Related Debt for increase in net assets over the year.)

·  To make year-end adjustment for restricted assets Retained earnings are reserved for restricted assets (e.g., customer deposits or if required by contractual/legal provision)

Net Position-Unrestricted 95,000

Net Position-Restricted 95,000

(To adjust unrestricted Net Position by setting up sufficient

reserves for restricted assets at year end.)

·  Financial statements

Statement of Net Position—Proprietary Funds (Ill. 6-3)

The Statement of Net Position is to have a classified

balance sheet, with assets and liabilities broken up

into current and longterm categories. Net Position

has three categories: Investment in capital assets net

of related debt, restricted, and unrestricted net assets.

Statement of Revenue, Expenses, and Changes in Fund Net

Position—Proprietary Funds (Ill. 6-4)

The Statement of Revenues, Expenses and Changes in

Net Position is to have separate captions for 1)

operating revenue, 2) operating expenses, 3) non-

operating revenue and expenses, 4) net income (loss)

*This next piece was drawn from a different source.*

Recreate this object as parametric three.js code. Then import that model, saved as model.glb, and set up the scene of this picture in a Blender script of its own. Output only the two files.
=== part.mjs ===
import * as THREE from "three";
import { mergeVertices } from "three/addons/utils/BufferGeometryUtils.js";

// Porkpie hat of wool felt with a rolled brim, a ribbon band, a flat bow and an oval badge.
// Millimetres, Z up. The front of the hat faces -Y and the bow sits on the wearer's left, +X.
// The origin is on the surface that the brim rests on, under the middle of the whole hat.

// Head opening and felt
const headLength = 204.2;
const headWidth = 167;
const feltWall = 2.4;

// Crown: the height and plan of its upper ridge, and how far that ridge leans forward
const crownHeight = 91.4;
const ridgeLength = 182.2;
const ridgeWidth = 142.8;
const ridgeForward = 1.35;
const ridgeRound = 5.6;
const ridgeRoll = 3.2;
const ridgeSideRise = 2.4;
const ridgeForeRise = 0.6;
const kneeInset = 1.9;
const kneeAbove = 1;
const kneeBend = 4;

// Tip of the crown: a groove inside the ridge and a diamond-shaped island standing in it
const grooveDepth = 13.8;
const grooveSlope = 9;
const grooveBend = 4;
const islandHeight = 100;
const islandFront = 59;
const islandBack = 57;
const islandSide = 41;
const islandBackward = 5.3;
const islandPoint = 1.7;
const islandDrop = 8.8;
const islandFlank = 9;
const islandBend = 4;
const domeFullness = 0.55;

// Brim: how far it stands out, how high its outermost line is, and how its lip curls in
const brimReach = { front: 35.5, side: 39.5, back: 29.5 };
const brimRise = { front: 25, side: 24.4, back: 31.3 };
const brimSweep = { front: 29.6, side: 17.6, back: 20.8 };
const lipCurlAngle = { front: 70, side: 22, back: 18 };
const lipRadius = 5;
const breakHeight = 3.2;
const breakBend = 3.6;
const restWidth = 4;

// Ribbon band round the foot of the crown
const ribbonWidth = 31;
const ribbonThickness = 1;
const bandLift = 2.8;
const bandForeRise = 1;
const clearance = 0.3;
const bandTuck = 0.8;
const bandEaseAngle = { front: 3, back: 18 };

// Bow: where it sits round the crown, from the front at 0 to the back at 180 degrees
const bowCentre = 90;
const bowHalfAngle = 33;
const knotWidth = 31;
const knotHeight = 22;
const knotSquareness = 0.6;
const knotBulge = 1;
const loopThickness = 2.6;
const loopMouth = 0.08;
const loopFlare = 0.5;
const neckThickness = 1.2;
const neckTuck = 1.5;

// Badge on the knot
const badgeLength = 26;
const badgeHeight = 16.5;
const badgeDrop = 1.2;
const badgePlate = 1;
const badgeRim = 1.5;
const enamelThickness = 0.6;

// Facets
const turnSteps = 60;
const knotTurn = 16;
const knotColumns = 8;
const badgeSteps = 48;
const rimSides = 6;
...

before contributions and transfers, and 5) capital

contributions, transfers in(out), special items and

extraordinary items. The result is Change in Net

Position, which is added to be Beginning Balance of

Net Position to get the Ending Balance of Net

Position.

Statement of Cash Flows—Proprietary Funds (Ill. 6-5)

The cash flow statement is required for proprietary

funds and has four categories: 1) operating activities,

2) noncapital financing activities, 3) financing

activities, and 4) investing activities, rather than the

three that you are used to in a business, i.e., operating,

investing, and financing. A reconciliation is required

between cash flow provided by operating activities on

the Cash Flow Statement and Operating Income

shown on the Statement of Revenue, Expenses, and

Changes in Net Assets for Proprietary Funds.

·  Required Segment Information

Note disclosure is required of segments of enterprise funds. Segments are identifiable activities reported as or within enterprise funds for which one or more revenue bonds or revenue-backed debt instruments are outstanding. They have identifiable revenue streams pledged in support of these bonds. Their related expenses, gains and losses, assets, and liabilities are also identifiable.

For example, if a Airport Fund also had a major food concession activity within the airport and had issued bonds to support that activity, then it would be considered a segment of the larger fund. Segment disclosure is not required if no debt exists or when a single activity is reported as a major fund. Governments may choose to provide segment disclosure whether required or not.

Segment disclosure is required for: 1) the type of goods or services provided, 2) a condensed statement of net assets, 3) a condensed statement of revenues, expenses, and changes in net assets, and 4) a condensed statement of cash flows.